*Goal*: Lines containing the word "each" should be extracted in full.

*Dataset rows*:
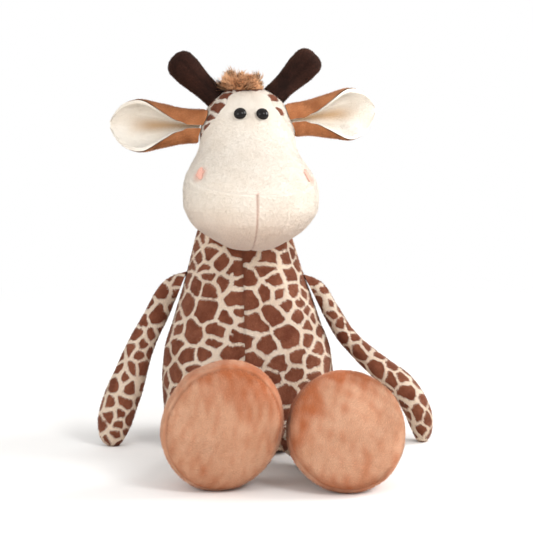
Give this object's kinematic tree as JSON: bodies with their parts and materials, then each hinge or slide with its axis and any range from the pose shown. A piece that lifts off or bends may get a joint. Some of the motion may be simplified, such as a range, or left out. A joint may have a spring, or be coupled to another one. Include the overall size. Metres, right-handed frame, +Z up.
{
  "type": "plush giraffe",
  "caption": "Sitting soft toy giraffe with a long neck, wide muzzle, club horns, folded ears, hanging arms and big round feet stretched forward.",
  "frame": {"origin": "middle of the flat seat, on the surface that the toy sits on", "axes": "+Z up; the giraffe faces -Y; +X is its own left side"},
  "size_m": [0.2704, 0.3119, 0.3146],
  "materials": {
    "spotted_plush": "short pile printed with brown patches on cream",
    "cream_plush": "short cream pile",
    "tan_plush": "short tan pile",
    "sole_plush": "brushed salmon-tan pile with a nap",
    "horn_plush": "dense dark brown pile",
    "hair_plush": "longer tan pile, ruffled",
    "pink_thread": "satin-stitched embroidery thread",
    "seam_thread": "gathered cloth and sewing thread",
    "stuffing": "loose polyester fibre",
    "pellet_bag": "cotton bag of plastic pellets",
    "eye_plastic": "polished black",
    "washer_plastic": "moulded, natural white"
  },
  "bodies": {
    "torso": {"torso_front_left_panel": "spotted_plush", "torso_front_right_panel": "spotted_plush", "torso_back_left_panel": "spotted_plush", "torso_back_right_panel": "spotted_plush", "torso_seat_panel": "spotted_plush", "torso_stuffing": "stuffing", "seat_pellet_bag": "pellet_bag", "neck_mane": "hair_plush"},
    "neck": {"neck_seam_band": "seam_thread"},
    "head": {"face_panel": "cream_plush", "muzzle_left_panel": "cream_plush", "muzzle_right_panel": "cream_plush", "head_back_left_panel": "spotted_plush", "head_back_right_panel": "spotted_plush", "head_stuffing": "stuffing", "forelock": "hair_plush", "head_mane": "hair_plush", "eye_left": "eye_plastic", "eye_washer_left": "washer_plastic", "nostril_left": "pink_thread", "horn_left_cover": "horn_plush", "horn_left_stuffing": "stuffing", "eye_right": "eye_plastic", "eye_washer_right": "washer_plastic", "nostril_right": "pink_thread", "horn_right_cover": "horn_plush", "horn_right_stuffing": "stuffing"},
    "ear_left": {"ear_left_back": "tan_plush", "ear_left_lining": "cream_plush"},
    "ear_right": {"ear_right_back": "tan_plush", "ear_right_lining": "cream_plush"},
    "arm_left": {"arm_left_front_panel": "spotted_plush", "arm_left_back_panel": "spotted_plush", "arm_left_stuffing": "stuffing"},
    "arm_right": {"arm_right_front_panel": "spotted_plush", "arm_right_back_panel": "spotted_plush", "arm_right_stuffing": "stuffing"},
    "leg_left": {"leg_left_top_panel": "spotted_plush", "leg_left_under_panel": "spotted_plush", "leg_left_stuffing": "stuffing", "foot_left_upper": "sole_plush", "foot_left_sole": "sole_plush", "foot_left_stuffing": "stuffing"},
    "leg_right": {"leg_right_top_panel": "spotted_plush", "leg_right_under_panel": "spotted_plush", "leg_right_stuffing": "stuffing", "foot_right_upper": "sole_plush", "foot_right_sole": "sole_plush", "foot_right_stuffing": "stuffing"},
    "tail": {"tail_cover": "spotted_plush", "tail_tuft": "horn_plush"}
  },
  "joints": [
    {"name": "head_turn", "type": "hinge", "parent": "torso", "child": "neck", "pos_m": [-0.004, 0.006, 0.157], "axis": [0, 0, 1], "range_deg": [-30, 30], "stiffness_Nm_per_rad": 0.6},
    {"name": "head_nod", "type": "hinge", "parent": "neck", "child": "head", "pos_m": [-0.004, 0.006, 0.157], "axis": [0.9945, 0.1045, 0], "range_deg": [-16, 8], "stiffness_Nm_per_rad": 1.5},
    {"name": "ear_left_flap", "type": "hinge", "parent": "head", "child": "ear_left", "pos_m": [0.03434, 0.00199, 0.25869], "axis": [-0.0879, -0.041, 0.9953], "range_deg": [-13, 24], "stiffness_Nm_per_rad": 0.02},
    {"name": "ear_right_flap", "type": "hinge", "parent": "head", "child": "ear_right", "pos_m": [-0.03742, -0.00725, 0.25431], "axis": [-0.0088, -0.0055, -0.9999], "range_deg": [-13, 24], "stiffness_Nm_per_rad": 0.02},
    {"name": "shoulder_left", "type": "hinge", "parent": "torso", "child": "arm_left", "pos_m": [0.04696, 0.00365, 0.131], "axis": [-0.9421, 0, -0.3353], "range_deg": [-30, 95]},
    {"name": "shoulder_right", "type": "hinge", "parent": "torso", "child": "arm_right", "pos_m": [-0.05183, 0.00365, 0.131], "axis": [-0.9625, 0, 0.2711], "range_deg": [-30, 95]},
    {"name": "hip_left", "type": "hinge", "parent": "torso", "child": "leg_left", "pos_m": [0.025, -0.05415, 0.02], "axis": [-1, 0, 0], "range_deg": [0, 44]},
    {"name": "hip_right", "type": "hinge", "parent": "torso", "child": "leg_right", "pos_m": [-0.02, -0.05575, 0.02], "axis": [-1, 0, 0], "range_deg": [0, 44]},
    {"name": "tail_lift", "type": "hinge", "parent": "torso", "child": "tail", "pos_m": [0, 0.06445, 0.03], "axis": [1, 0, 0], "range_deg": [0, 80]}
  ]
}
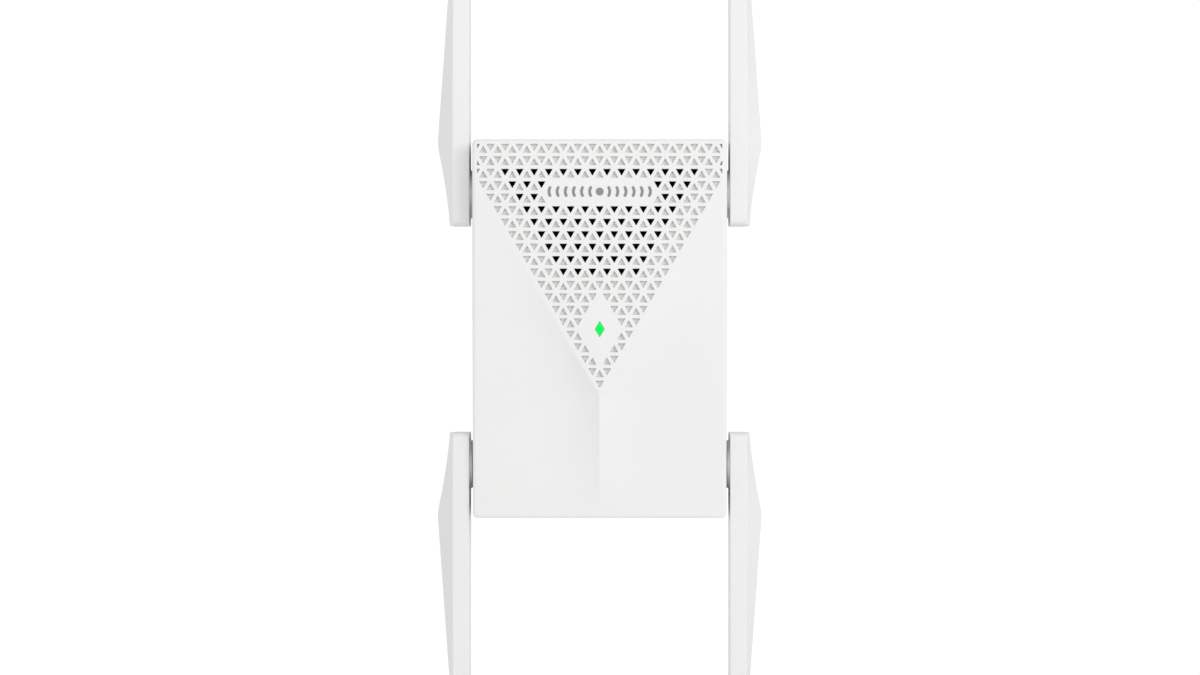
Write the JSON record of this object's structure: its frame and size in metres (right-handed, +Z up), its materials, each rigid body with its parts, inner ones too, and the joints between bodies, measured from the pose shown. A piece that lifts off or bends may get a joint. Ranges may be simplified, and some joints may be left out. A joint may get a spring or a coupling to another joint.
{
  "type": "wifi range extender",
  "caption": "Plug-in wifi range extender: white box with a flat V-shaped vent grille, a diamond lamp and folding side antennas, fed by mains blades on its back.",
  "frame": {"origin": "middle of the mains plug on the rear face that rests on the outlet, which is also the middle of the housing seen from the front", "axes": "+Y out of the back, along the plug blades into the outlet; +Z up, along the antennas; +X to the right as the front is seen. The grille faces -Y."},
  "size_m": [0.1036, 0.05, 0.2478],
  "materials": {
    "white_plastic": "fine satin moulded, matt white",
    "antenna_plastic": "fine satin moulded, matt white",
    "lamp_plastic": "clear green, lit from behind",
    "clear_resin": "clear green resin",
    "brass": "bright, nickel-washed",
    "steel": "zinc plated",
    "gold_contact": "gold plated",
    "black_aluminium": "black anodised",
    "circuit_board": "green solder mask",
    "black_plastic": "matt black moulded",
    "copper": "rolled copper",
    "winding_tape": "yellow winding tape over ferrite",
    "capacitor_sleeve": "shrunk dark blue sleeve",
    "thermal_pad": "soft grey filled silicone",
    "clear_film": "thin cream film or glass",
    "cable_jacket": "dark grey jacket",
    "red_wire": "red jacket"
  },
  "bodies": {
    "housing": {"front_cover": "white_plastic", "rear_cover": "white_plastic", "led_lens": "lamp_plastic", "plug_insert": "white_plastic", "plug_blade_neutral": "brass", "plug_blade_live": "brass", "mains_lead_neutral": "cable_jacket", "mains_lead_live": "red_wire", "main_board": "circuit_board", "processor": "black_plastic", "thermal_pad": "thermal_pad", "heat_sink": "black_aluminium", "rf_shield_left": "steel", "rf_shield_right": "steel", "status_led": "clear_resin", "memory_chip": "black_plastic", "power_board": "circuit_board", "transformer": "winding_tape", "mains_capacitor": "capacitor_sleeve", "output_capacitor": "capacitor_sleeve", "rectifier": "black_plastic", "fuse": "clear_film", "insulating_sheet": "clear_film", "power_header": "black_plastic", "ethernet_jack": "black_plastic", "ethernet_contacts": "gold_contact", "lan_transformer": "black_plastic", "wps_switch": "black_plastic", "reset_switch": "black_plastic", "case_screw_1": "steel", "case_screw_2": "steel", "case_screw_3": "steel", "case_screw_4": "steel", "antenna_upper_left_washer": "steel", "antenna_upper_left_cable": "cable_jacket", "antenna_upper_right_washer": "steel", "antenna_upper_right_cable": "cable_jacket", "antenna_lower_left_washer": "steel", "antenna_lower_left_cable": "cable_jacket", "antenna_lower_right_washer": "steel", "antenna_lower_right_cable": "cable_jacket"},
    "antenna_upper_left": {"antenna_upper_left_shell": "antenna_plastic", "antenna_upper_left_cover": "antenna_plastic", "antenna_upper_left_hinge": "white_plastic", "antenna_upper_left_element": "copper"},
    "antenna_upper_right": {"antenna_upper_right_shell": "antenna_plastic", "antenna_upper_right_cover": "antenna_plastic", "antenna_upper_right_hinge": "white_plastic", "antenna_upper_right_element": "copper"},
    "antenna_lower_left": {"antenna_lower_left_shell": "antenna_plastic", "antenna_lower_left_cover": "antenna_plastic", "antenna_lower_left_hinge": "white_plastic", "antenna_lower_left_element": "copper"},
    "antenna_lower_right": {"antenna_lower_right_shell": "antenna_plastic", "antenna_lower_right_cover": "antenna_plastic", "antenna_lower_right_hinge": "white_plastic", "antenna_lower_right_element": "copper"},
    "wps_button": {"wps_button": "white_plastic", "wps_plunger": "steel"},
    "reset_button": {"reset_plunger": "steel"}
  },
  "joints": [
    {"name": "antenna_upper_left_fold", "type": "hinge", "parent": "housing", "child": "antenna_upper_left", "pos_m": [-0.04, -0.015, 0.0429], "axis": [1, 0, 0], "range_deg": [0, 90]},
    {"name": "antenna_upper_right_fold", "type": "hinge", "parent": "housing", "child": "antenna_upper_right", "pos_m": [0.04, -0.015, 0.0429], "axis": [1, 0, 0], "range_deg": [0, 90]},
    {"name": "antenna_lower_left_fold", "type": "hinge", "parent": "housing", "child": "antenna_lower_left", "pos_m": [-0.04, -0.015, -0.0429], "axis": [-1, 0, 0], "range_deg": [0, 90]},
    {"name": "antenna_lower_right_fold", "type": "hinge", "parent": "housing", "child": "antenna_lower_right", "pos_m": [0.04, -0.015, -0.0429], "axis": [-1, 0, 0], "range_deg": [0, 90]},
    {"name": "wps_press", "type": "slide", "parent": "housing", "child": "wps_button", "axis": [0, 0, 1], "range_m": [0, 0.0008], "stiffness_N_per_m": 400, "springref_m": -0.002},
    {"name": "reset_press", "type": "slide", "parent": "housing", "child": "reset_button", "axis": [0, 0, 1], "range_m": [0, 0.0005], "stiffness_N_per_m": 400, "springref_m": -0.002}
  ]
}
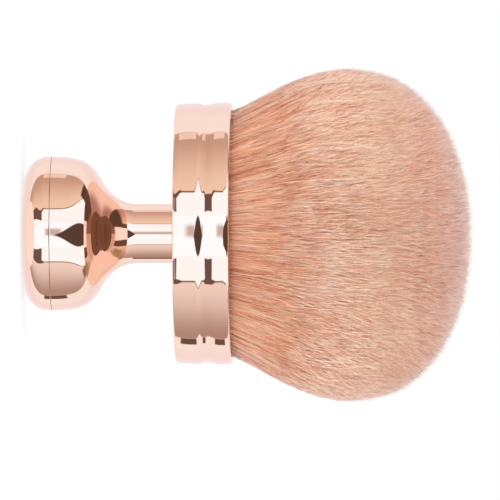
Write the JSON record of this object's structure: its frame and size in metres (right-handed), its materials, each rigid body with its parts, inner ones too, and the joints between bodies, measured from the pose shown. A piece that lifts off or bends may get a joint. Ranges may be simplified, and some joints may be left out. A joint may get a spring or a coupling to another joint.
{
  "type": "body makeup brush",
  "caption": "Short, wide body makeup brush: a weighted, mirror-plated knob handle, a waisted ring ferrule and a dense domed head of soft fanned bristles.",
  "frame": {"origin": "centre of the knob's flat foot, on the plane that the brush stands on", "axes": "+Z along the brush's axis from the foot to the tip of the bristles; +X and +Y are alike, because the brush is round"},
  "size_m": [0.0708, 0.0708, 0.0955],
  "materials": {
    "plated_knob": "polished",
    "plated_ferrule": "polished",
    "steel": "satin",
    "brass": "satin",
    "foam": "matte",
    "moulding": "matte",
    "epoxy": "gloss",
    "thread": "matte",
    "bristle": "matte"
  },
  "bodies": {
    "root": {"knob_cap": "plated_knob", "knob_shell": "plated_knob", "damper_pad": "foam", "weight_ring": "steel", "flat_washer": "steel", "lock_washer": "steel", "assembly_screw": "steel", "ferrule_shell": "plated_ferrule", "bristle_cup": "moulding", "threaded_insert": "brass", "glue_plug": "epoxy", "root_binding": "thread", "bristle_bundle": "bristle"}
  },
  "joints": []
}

*Solution to this task*:
Give this object's kinematic tree as JSON: bodies with their parts and materials, then each hinge or slide with its axis and any range from the pose shown. A piece that lifts off or bends may get a joint. Some of the motion may be simplified, such as a range, or left out. A joint may have a spring, or be coupled to another one. Include the overall size. Metres, right-handed frame, +Z up.
Write the JSON record of this object's structure: its frame and size in metres (right-handed, +Z up), its materials, each rigid body with its parts, inner ones too, and the joints between bodies, measured from the pose shown. A piece that lifts off or bends may get a joint. Ranges may be simplified, and some joints may be left out. A joint may get a spring or a coupling to another joint.
Write the JSON record of this object's structure: its frame and size in metres (right-handed), its materials, each rigid body with its parts, inner ones too, and the joints between bodies, measured from the pose shown. A piece that lifts off or bends may get a joint. Ranges may be simplified, and some joints may be left out. A joint may get a spring or a coupling to another joint.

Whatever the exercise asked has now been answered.